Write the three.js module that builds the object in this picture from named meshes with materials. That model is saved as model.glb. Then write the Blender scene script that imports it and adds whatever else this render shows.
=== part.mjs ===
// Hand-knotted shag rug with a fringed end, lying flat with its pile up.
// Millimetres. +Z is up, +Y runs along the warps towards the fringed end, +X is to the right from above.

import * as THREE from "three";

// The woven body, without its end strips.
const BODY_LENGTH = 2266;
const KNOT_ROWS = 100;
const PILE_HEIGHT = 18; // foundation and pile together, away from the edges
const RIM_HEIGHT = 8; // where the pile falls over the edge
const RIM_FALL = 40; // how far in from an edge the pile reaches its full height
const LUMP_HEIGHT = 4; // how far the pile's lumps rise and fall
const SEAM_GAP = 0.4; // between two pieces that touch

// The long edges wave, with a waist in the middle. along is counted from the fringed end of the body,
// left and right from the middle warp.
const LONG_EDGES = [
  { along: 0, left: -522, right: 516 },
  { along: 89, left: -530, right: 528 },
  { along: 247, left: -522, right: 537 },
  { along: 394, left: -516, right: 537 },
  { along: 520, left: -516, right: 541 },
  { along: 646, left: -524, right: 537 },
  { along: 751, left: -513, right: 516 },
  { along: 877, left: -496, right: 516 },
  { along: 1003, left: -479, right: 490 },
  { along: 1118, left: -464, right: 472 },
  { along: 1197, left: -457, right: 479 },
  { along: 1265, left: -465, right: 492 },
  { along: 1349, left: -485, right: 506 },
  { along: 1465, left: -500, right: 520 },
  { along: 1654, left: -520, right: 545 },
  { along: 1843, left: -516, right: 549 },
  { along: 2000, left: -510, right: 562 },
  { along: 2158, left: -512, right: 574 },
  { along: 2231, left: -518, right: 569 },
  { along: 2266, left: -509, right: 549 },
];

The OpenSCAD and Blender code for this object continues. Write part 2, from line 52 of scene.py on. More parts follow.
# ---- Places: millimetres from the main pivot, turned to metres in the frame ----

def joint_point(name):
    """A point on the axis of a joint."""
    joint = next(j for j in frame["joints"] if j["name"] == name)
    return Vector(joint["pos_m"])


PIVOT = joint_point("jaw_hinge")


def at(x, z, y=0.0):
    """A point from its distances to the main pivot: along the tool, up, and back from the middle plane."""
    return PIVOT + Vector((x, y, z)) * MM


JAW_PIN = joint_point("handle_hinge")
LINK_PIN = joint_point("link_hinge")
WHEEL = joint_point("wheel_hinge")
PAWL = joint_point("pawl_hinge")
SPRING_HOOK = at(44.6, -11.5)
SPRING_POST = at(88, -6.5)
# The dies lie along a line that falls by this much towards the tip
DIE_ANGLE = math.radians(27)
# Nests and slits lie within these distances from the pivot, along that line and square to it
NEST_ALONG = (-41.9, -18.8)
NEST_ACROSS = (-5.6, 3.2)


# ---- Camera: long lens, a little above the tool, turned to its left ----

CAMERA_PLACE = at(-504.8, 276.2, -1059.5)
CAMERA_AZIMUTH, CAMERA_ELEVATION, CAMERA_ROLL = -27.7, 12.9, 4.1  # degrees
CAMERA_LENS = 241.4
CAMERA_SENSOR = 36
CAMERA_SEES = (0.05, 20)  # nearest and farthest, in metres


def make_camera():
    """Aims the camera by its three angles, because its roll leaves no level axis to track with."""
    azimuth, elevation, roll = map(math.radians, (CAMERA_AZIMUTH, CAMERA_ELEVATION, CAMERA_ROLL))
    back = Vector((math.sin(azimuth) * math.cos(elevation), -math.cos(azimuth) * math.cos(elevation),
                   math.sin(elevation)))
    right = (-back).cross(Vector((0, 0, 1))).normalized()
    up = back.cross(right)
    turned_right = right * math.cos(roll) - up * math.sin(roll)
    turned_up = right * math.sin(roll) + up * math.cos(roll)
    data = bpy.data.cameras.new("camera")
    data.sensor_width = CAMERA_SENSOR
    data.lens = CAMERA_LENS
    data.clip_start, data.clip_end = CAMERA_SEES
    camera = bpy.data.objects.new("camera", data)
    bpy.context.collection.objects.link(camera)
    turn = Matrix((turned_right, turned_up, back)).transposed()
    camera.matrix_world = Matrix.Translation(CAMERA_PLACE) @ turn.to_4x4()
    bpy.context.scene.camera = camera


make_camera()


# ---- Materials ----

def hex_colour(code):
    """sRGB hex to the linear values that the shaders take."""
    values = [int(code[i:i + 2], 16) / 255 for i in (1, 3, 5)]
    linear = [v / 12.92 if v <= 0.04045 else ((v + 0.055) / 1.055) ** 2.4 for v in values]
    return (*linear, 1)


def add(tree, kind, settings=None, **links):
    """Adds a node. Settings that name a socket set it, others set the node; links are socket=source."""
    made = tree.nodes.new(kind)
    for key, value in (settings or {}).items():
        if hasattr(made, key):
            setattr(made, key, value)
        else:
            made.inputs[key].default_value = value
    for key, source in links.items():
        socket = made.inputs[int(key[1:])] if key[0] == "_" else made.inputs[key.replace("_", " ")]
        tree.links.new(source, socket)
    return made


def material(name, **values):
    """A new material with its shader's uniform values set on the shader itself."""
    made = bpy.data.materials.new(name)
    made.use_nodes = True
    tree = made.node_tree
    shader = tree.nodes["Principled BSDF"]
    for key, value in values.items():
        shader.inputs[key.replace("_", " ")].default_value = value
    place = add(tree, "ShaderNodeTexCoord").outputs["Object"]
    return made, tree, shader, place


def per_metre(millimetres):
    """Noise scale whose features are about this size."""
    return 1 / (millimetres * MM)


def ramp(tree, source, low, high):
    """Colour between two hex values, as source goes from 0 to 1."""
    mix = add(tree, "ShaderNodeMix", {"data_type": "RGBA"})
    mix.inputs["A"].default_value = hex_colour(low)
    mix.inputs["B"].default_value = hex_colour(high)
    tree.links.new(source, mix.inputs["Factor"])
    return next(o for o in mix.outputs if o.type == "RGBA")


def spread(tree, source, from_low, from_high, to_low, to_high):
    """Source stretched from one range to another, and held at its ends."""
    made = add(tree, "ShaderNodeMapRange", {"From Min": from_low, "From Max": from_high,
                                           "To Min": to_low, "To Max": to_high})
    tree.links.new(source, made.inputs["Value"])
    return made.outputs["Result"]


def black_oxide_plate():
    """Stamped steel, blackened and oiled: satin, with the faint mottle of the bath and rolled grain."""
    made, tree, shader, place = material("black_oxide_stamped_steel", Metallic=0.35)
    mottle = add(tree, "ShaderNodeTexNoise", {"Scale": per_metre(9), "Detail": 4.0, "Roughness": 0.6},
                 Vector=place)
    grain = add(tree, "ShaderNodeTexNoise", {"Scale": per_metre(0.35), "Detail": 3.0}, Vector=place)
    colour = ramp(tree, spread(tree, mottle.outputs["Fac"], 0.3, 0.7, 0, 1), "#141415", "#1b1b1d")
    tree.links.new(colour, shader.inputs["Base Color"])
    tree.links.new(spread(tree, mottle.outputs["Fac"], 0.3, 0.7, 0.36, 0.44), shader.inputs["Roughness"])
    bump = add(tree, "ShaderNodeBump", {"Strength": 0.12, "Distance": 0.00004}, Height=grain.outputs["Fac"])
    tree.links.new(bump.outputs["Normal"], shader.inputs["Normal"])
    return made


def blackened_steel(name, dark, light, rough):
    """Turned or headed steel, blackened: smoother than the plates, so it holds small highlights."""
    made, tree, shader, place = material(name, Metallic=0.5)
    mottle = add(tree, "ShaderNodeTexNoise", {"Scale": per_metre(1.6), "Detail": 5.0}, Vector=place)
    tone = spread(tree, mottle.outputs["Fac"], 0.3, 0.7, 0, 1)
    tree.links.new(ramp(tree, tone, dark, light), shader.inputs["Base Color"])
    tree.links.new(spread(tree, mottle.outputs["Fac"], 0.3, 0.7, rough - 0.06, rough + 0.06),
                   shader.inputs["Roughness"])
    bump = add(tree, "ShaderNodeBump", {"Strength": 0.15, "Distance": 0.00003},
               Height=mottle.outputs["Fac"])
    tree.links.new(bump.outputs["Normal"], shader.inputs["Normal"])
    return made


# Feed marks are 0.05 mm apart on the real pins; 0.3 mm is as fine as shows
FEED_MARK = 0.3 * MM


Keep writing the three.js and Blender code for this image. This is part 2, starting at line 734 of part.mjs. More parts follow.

※

> GIVEN EXERCISE: Every line from the first entry to the line containing "const SEAM_GAP = 0.4;" should be transcribed exactly, and nothing beyond it.

> THE RESULT:
Write the three.js module that builds the object in this picture from named meshes with materials. That model is saved as model.glb. Then write the Blender scene script that imports it and adds whatever else this render shows.
=== part.mjs ===
// Hand-knotted shag rug with a fringed end, lying flat with its pile up.
// Millimetres. +Z is up, +Y runs along the warps towards the fringed end, +X is to the right from above.

import * as THREE from "three";

// The woven body, without its end strips.
const BODY_LENGTH = 2266;
const KNOT_ROWS = 100;
const PILE_HEIGHT = 18; // foundation and pile together, away from the edges
const RIM_HEIGHT = 8; // where the pile falls over the edge
const RIM_FALL = 40; // how far in from an edge the pile reaches its full height
const LUMP_HEIGHT = 4; // how far the pile's lumps rise and fall
const SEAM_GAP = 0.4; // between two pieces that touch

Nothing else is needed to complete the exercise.